Newspapers have always had advertising, but they used to have other revenue streams as well. Subscriptions, sales (from newsstands and stores), and classifieds1 all helped reduce the reliance on advertising revenue. Then the Internet came along and gutted these sources. Thanks to The Content Singularity readers no longer have to buy a subscription or an individual paper to get something to read. There is more available to read for free online than any one person can get through in a lifetime.
This means advertising is all the news media have left in terms of revenue2. In order to make money with advertising, they need to capture the audience's attention. What captures attention? Anger and fear work best, so that's what they feed us 24/7. They're not even subtle about it. The next time you're scanning the headlines, take note of how many promise to tell you "why you should be afraid" of this or that.

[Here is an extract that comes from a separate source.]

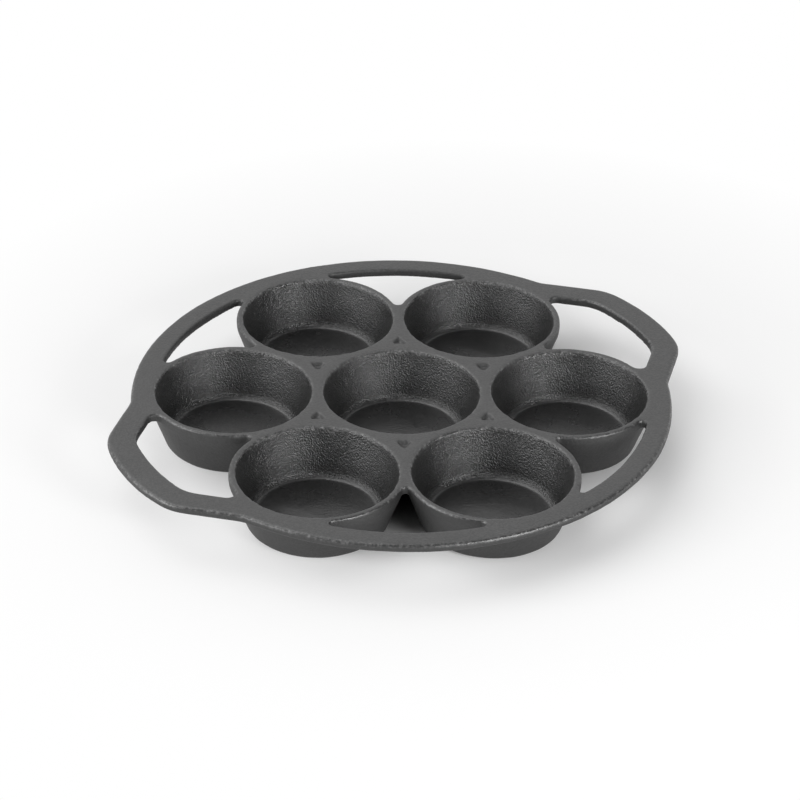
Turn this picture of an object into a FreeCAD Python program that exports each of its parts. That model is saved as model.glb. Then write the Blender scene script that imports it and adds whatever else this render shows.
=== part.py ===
import FreeCAD, Part
import math
import os

# Driving sizes in millimetres, angles in degrees.

# Round cups: one in the middle and one ring of cups around it.
CUPS_AROUND = 6
MOUTH_RADIUS = 40.0
WEB_WIDTH = 5.5
LIP_WIDTH = 3.3
PAN_HEIGHT = 29.0
FLOOR_THICKNESS = 3.6
CUP_TAPER = 7.2
FOOT_INSET = 5.5
FLOOR_CORNER_RADIUS = 3.6
FLOOR_CORNER_BAND_COUNT = 2
FOOT_CORNER_RADIUS = 3.0
FOOT_CORNER_BAND_COUNT = 1
MOUTH_BEVEL = 0.6

# Flat plate and the rim around the cups.
PLATE_THICKNESS = 4.5
RIM_LAP = 0.2
RIM_WIDTH = 11.8
RIM_BEVEL = 1.1

# Handles at +X and -X, drawn as a shallow tip arc between two straight flanks.
HANDLE_REACH = 18.5
HANDLE_TIP_RADIUS = 105.0
HANDLE_HALF_WIDTH = 34.3
HANDLE_FLANK_ANGLE = 46.5
HANDLE_CORNER_RADIUS = 25.0
HANDLE_ROOT_RADIUS = 16.0
HANDLE_TIP_BAND = 14.9
HANDLE_FLANK_BAND = 13.7

# Openings through the plate: one grip opening per handle, one gap between the other outer cups.
GRIP_TIP_RADIUS = 110.0
GRIP_CORNER_RADIUS = 20.0
GRIP_END_RADIUS = 4.0
GAP_END_RADIUS = 2.0
APEX_RADIUS = 2.4
OPENING_BEVEL = 0.6

# Three-cornered dimples sunk in the plate where three cups meet.
DIMPLE_SIDE = 8.6
DIMPLE_DEPTH = 2.0
DIMPLE_TAPER = 0.6
DIMPLE_BLUNT = 1.0

# Sizes that follow from the ones above.
CUP_STEP = 360.0 / CUPS_AROUND
CUP_PITCH = 2.0 * MOUTH_RADIUS + WEB_WIDTH
LIP_RADIUS = MOUTH_RADIUS + LIP_WIDTH
FOOT_RADIUS = MOUTH_RADIUS - FOOT_INSET
FLOOR_RADIUS = MOUTH_RADIUS - CUP_TAPER
CUP_DEPTH = PAN_HEIGHT - FLOOR_THICKNESS
PLATE_BOTTOM = PAN_HEIGHT - PLATE_THICKNESS
RIM_INNER_RADIUS = CUP_PITCH + MOUTH_RADIUS + RIM_LAP
RIM_OUTER_RADIUS = RIM_INNER_RADIUS + RIM_WIDTH
HANDLE_TIP_X = RIM_OUTER_RADIUS + HANDLE_REACH
DIMPLE_PITCH_RADIUS = CUP_PITCH / math.sqrt(3.0)

# How far a cutting body runs past a face, and the slack for picking edges.
OVERCUT = 1.0
SLACK = 1e-3

ORIGIN = FreeCAD.Vector(0, 0, 0)
UP = FreeCAD.Vector(0, 0, 1)


def polar(radius, angle):
    turn = math.radians(angle)
    return FreeCAD.Vector(radius * math.cos(turn), radius * math.sin(turn), 0)


def turned(shape, angle):
    copy = shape.copy()
    copy.rotate(ORIGIN, UP, angle)
    return copy


def moved(shape, offset):
    copy = shape.copy()
    copy.translate(offset)
    return copy


def mirrored(point):
    return FreeCAD.Vector(point.x, -point.y, point.z)


def towards(centre, point, radius):
    step = point - centre
    step.normalize()
    return centre + step * radius


def arc(centre, radius, start, end):
    # The shorter arc about a centre between two points on it.
    halfway = centre + (start - centre) + (end - centre)
    return Part.Arc(start, towards(centre, halfway, radius), end).toShape()


def arc_over_axis(centre, radius, point):
    return arc(centre, radius, mirrored(point), point)


def arc_pair(centre, radius, start, end):
    other = arc(mirrored(centre), radius, mirrored(start), mirrored(end))
    return [arc(centre, radius, start, end), other]


def line_pair(start, end):
    return [Part.makeLine(start, end), Part.makeLine(mirrored(start), mirrored(end))]


def circles_meet(first, first_radius, second, second_radius):
    # The meeting point to the left of the way from the first centre to the second.
    way = second - first
    span = way.Length
    way.normalize()
    along = (span ** 2 + first_radius ** 2 - second_radius ** 2) / (2.0 * span)
    aside = math.sqrt(first_radius ** 2 - along ** 2)
    return first + way * along + FreeCAD.Vector(-way.y, way.x, 0) * aside


def line_meets_circle(normal, distance, centre, radius):
    # The line lies square to the normal; of its two meeting points the one nearer the tip is given.
    offset = distance - centre.dot(normal)
    aside = math.sqrt(radius ** 2 - offset ** 2)
    return centre + normal * offset + FreeCAD.Vector(normal.y, -normal.x, 0) * aside


def prism(edges, bottom, height):
    face = Part.Face(Part.Wire(Part.sortEdges(edges)[0]))
    return moved(face.extrude(UP * height), UP * bottom)


def through_plate(edges):
    return prism(edges, PLATE_BOTTOM - OVERCUT, PLATE_THICKNESS + 2.0 * OVERCUT)


def top_face(shape):
    level = [f for f in shape.Faces if abs(f.BoundBox.ZMin - PAN_HEIGHT) + f.BoundBox.ZLength < SLACK]
    return max(level, key=lambda face: face.Area)


def inner_edges(face):
    return [e for wire in face.Wires if not wire.isSame(face.OuterWire) for e in wire.Edges]


def upright_edges(shape, radius):
    # Straight edges along Z at one distance from the middle of the pan.
    found = []
    for edge in shape.Edges:
        box = edge.BoundBox
        upright = max(box.XLength, box.YLength) < SLACK < box.ZLength
        if upright and abs(math.hypot(box.Center.x, box.Center.y) - radius) < SLACK:
            found.append(edge)
    return found


def cup_centres():
    around = [polar(CUP_PITCH, CUP_STEP * (index + 0.5)) for index in range(CUPS_AROUND)]
    return [ORIGIN] + around


def flank_normal():
    return polar(1.0, HANDLE_FLANK_ANGLE)


def flank_distance():
    # How far from the middle of the pan the outer flank of a handle runs.
    sagitta = HANDLE_TIP_RADIUS - math.sqrt(HANDLE_TIP_RADIUS ** 2 - HANDLE_HALF_WIDTH ** 2)
    corner = FreeCAD.Vector(HANDLE_TIP_X - sagitta, HANDLE_HALF_WIDTH, 0)
    return corner.dot(flank_normal())


def handle_end(tip_x, tip_radius, distance, corner_radius, root):
    # Outline of a handle end: tip arc, two round corners and two flanks that run back to the root.
    normal = flank_normal()
    tip_centre = FreeCAD.Vector(tip_x - tip_radius, 0, 0)
    corner = line_meets_circle(normal, distance - corner_radius, tip_centre, tip_radius - corner_radius)
    on_tip = towards(tip_centre, corner, tip_radius)
    on_flank = corner + normal * corner_radius
    edges = [arc_over_axis(tip_centre, tip_radius, on_tip)]
    edges += arc_pair(corner, corner_radius, on_tip, on_flank)
    edges += line_pair(on_flank, root)
    return edges


def handle_lug():
    distance = flank_distance()
    root = flank_normal() * distance
    edges = handle_end(HANDLE_TIP_X, HANDLE_TIP_RADIUS, distance, HANDLE_CORNER_RADIUS, root)
    edges.append(Part.makeLine(root, mirrored(root)))
    return prism(edges, PLATE_BOTTOM, PLATE_THICKNESS)


def plate_blank():
    rim = Part.makeCylinder(RIM_OUTER_RADIUS, PLATE_THICKNESS, UP * PLATE_BOTTOM, UP)
    lug = handle_lug()
    blank = rim.multiFuse([lug, turned(lug, 180.0)]).removeSplitter()
    blank = blank.makeFillet(HANDLE_ROOT_RADIUS, upright_edges(blank, RIM_OUTER_RADIUS))
    outline = [e for e in blank.Edges if e.BoundBox.ZLength < SLACK]
    return blank.makeChamfer(RIM_BEVEL, outline)


def apex_and_lips(end_centre):
    # The side of an opening that follows two lips, from the apex between them to the far ends.
    cup = polar(CUP_PITCH, CUP_STEP / 2.0)
    apex_x = cup.x + math.sqrt((LIP_RADIUS + APEX_RADIUS) ** 2 - cup.y ** 2)
    apex_centre = FreeCAD.Vector(apex_x, 0, 0)
    near = towards(cup, apex_centre, LIP_RADIUS)
    far = towards(cup, end_centre, LIP_RADIUS)
    return [arc_over_axis(apex_centre, APEX_RADIUS, near)] + arc_pair(cup, LIP_RADIUS, near, far), far


def rim_gap():
    cup = polar(CUP_PITCH, CUP_STEP / 2.0)
    end_centre = circles_meet(cup, LIP_RADIUS + GAP_END_RADIUS, ORIGIN, RIM_INNER_RADIUS - GAP_END_RADIUS)
    on_rim = towards(ORIGIN, end_centre, RIM_INNER_RADIUS)
    edges, on_lip = apex_and_lips(end_centre)
    edges += arc_pair(end_centre, GAP_END_RADIUS, on_lip, on_rim)
    edges.append(arc_over_axis(ORIGIN, RIM_INNER_RADIUS, on_rim))
    return through_plate(edges)


def grip_opening():
    cup = polar(CUP_PITCH, CUP_STEP / 2.0)
    normal = flank_normal()
    distance = flank_distance() - HANDLE_FLANK_BAND
    end_centre = line_meets_circle(normal, distance - GRIP_END_RADIUS, cup, LIP_RADIUS + GRIP_END_RADIUS)
    on_flank = end_centre + normal * GRIP_END_RADIUS
    edges, on_lip = apex_and_lips(end_centre)
    edges += arc_pair(end_centre, GRIP_END_RADIUS, on_lip, on_flank)
    tip_x = HANDLE_TIP_X - HANDLE_TIP_BAND
    edges += handle_end(tip_x, GRIP_TIP_RADIUS, distance, GRIP_CORNER_RADIUS, on_flank)
    return through_plate(edges)


def opened_plate():
    gap = rim_gap()
    grip = grip_opening()
    turns = [CUP_STEP * index for index in range(CUPS_AROUND)]
    handle_turns = (turns[0], turns[CUPS_AROUND // 2])
    openings = [turned(grip if turn in handle_turns else gap, turn) for turn in turns]
    plate = plate_blank().cut(openings)
    return plate.makeChamfer(OPENING_BEVEL, inner_edges(top_face(plate)))


def spun_solid(lower_radius, upper_radius, height, corner_radius, bands):
    # Solid of revolution that widens upwards. Its round lower corner is a ring of sloping bands.
    slope = math.atan2(height, upper_radius - lower_radius)
    middle = lower_radius - corner_radius * math.tan(slope / 2.0)
    points = [ORIGIN]
    for band in range(bands + 1):
        turn = slope * band / bands
        out = middle + corner_radius * math.sin(turn)
        points.append(FreeCAD.Vector(out, 0, corner_radius * (1.0 - math.cos(turn))))
    points += [FreeCAD.Vector(upper_radius, 0, height), UP * height, ORIGIN]
    return Part.Face(Part.makePolygon(points)).revolve(ORIGIN, UP, 360.0)


def cup_body():
    return spun_solid(FOOT_RADIUS, LIP_RADIUS, PLATE_BOTTOM, FOOT_CORNER_RADIUS, FOOT_CORNER_BAND_COUNT)


def cup_cavity():
    mouth = MOUTH_RADIUS + OVERCUT * CUP_TAPER / CUP_DEPTH
    height = CUP_DEPTH + OVERCUT
    cavity = spun_solid(FLOOR_RADIUS, mouth, height, FLOOR_CORNER_RADIUS, FLOOR_CORNER_BAND_COUNT)
    return moved(cavity, UP * FLOOR_THICKNESS)


def dimple_corners(height):
    # Triangle with blunt corners, drawn in by the wall taper below the top of the plate.
    inset = DIMPLE_TAPER * (PAN_HEIGHT - height) / DIMPLE_DEPTH
    reach = DIMPLE_SIDE / math.sqrt(3.0) - 2.0 * inset
    middle = FreeCAD.Vector(DIMPLE_PITCH_RADIUS, 0, height)
    points = []
    for turn in (0.0, 120.0, 240.0):
        corner = middle + polar(reach, turn)
        points.append(corner + polar(DIMPLE_BLUNT, turn - 150.0))
        points.append(corner + polar(DIMPLE_BLUNT, turn + 150.0))
    return points


def dimple():
    lower = dimple_corners(PAN_HEIGHT - DIMPLE_DEPTH)
    upper = dimple_corners(PAN_HEIGHT + OVERCUT)
    rings = [lower, upper]
    for index in range(len(lower)):
        rings.append([lower[index - 1], lower[index], upper[index], upper[index - 1]])
    faces = [Part.Face(Part.makePolygon(ring + ring[:1])) for ring in rings]
    return Part.Solid(Part.Shell(faces))


def biscuit_pan():
    centres = cup_centres()
    body = cup_body()
    pan = opened_plate().multiFuse([moved(body, centre) for centre in centres]).removeSplitter()
    cavity = cup_cavity()
    hollows = [moved(cavity, centre) for centre in centres]
    sunk = dimple()
    hollows += [turned(sunk, CUP_STEP * index) for index in range(CUPS_AROUND)]
    pan = pan.cut(hollows)
    mouths = [e for e in inner_edges(top_face(pan)) if abs(e.Length - 2.0 * math.pi * MOUTH_RADIUS) < SLACK]
    return pan.makeChamfer(MOUTH_BEVEL, mouths)


os.makedirs("parts", exist_ok=True)
biscuit_pan().exportStep("parts/biscuit_pan.step")
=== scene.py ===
import math

import bpy
import numpy as np
from mathutils import Matrix, Vector


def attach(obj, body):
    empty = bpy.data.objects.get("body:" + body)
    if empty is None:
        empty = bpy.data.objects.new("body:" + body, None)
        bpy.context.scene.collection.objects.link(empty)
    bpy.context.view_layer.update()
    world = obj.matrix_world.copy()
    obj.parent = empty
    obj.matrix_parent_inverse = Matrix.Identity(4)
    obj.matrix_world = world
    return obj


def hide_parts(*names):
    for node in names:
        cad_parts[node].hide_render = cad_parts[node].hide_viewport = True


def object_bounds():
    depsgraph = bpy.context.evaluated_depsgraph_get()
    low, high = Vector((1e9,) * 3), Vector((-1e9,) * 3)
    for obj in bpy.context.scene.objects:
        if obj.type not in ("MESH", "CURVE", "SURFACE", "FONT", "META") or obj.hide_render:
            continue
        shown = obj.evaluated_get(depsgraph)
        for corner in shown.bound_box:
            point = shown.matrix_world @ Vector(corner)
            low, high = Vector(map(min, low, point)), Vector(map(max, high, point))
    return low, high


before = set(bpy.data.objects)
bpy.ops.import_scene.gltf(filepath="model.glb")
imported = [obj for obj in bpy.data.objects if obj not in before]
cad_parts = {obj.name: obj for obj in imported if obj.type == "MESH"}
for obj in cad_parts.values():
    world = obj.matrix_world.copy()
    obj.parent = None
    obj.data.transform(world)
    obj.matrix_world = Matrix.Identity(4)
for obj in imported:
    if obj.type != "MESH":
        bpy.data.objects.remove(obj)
cad_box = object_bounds()

# Sizes of the pan in metres. The box of the casting gives its top and its rim.
CUPS_AROUND = 6
CUP_PITCH = 0.0855
MOUTH_RADIUS = 0.040
LIP_RADIUS = 0.0433
FLOOR_RADIUS = 0.0328
FLOOR_THICKNESS = 0.0036
PAN_TOP = cad_box[1].z
RIM_RADIUS = cad_box[1].y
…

As a result, we're in a perpetual state of feeling the world is about to end, usually because of something terrible some awful people are doing or not doing. It's making us miserable and it's making us hate each other.
These are common proposals. Surely, if we directly pay for the news then the news will serve us and not advertisers. This has not worked so far for a couple reasons. One is that there are still advertisers, and they pay far more than subscriptions ever will. The other is that people will not pay for the news because the news is of little value to them.

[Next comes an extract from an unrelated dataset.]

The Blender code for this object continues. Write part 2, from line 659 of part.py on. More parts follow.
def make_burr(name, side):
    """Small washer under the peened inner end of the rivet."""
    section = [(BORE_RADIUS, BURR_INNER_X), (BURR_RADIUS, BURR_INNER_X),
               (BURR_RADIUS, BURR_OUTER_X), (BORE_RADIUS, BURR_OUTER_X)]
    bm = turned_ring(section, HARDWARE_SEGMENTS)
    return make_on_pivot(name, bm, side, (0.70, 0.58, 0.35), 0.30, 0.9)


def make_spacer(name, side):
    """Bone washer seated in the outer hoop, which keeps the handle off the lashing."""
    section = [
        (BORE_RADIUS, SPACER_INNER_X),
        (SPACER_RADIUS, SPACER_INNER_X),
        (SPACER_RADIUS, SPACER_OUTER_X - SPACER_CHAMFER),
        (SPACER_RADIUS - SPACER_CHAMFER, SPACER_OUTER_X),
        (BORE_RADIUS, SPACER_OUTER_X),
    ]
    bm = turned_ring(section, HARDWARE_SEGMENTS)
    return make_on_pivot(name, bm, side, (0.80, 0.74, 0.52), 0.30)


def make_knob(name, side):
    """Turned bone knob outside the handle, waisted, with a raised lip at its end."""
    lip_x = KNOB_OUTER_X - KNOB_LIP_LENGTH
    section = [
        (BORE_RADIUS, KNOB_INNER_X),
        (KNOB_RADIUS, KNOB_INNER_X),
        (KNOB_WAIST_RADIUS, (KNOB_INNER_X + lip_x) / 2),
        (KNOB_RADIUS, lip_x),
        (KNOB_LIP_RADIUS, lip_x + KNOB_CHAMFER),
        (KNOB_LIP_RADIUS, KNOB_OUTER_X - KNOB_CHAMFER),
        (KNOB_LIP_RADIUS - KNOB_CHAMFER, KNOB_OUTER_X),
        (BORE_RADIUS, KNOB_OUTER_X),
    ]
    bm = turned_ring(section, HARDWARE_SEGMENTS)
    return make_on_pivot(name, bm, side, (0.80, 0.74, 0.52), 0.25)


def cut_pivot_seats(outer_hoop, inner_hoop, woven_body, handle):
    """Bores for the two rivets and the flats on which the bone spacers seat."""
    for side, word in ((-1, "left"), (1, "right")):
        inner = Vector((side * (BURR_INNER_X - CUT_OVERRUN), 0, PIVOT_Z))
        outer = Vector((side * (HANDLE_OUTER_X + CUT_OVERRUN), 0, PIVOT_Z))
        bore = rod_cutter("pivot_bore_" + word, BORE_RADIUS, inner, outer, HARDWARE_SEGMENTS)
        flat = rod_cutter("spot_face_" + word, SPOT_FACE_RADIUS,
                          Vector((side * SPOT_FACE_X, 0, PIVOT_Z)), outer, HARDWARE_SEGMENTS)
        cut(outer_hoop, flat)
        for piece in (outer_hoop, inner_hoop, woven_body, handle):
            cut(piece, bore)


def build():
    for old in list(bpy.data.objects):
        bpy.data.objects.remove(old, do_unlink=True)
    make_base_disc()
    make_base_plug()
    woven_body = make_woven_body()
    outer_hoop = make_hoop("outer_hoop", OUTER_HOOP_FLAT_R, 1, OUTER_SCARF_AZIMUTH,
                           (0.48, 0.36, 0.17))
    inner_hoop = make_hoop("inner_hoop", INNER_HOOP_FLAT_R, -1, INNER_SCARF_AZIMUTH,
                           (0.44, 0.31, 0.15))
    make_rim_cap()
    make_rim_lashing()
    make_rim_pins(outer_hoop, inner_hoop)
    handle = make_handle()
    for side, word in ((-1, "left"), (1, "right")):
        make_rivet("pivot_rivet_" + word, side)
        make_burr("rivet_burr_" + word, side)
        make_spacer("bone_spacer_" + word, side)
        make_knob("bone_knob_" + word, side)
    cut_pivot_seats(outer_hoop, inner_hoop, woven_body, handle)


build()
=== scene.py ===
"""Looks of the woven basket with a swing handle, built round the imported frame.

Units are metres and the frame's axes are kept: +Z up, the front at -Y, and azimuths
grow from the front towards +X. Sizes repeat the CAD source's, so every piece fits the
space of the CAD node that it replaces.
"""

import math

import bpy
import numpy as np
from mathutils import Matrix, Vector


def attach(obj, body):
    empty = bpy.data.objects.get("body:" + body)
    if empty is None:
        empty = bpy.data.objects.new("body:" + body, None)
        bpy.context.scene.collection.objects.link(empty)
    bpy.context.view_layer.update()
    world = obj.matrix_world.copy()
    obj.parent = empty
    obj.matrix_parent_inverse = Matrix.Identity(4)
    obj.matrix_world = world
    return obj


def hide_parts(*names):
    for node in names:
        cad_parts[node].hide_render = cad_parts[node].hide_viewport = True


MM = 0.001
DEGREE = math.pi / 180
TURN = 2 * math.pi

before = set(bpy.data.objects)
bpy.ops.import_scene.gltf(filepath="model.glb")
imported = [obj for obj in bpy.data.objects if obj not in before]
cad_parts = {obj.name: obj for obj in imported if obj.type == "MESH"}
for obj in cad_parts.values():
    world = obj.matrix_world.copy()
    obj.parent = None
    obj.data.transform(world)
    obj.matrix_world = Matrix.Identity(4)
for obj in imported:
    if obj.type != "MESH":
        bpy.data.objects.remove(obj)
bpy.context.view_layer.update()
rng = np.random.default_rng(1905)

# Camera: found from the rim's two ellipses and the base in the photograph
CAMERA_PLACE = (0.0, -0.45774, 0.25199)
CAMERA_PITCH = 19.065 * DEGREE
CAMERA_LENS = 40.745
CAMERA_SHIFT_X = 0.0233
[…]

Despite all of the time and energy some of us spend on the news, what do we get out of it? People will pay $5 for a latte at Starbucks, but they won't pay $1 to read a news article. Why? The answer is simple. The latte provides value and the news doesn't. The latte tastes good and gives you energy. The news makes you angry or scared. It tells you about things that are of no immediate relevance to your life. Sure, it might, in some abstract sense, be important that there are terrible things happening to people on the other side of the world or that one politician said something mean about another politician, but will it make any difference to what happens to you today in your life? Probably not.
That's what it comes down to. The news doesn't provide anything of immediate value, so people don't want to spend money on it. At best it's entertainment. Even then, it is a shitty form of entertainment. It does not provide a happy ending, uplifting stories, triumph of the human spirit. It doesn't provide cathartic tragedy. It makes you angry and scared. Horror movies make you scared too, but they at least provide a release to the tension at the end when the monster is defeated. In the news, the monster is never defeated. The next day they're back to take away your guns or your right to abortion, or your jobs, or your healthcare. You're always in imminent danger with no relief in sight. It's no way to live.
As for anger, I can't think of any other medium that traffics in anger as a primary motion it's trying to evoke. Online gaming maybe? Even there, I think the anger is probably just a side-effect; what people are chasing is the joy of winning.
Ultimately, if we're to have a democracy, we do need the news. It might not be immediately valuable to our lives in the way other products are, but we do need for the public to be aware of political scandals and major business deals and new laws and many of the other things the news tells us about. The problem is we need facts about these things, not manipulation. So how do we get the news to tell us facts?
Like all problems of misaligned incentives, the solution is to correctly align the incentives. The first hurdle should be to make it so that if your organization earns its income from advertising, it cannot call itself a news organization. If you want to show ads and tell people stories about the day, fine. But don't pretend you're trying to inform anyone. Some people seem content to have their political sensibilities pandered to. I believe in freedom, so let people have that if they want it. But don't call it news.
The news is ultimately information. The right information, more importantly, at the right time, can provide tremendous amounts of value. The solution then, is to sell timely information to people who value it. After the time in which it is valuable has expired, make it available for free to the general public. This serves the purpose of providing funding to report the news, while also serving the public interest.
If you're the chief of staff for a Senator, it is probably immensely valuable to you to get up-to-the minute information about breaking political scandals. You should be willing to pay for that. If you're an accountant in Omaha, you might also want to know about political scandals, but you probably have little need for a play-by-play report as it happens. You can read a summary of it next week and this will make no difference in your life. Voters still get to be informed. Reporters get paid.
But most importantly, this incentivizes reporters to make sure the news is true and accurate. If your customers are going to be making career-defining decisions based on your stories, they had better be right3. If not, the customers are not going to go somwhere else. Now there is skin in the game. This is the healthy sort of competition that makes capitalism find solutions to problems.
Off the top of my head, I think at least politics and finance would be fields willing to pay for up-to-the minute information. I'm sure there are others as well. This does leave the problem of local news. Here, though, the calculus changes. For the average person, local news - what's happening in your town - does have an immediate impact on your day to day life. If you're freed from the burden of having to support the New York Times and the Wall Street Journal, a subscription that tells you about local road closures and potential increases in property taxes might be something you'd be willing to fund.
At the end of the day the solution to the problems with the news is the same as the solution to most business problems. Find a way to provide value to someone, and charge them money for that value. It's just crazy enough to work.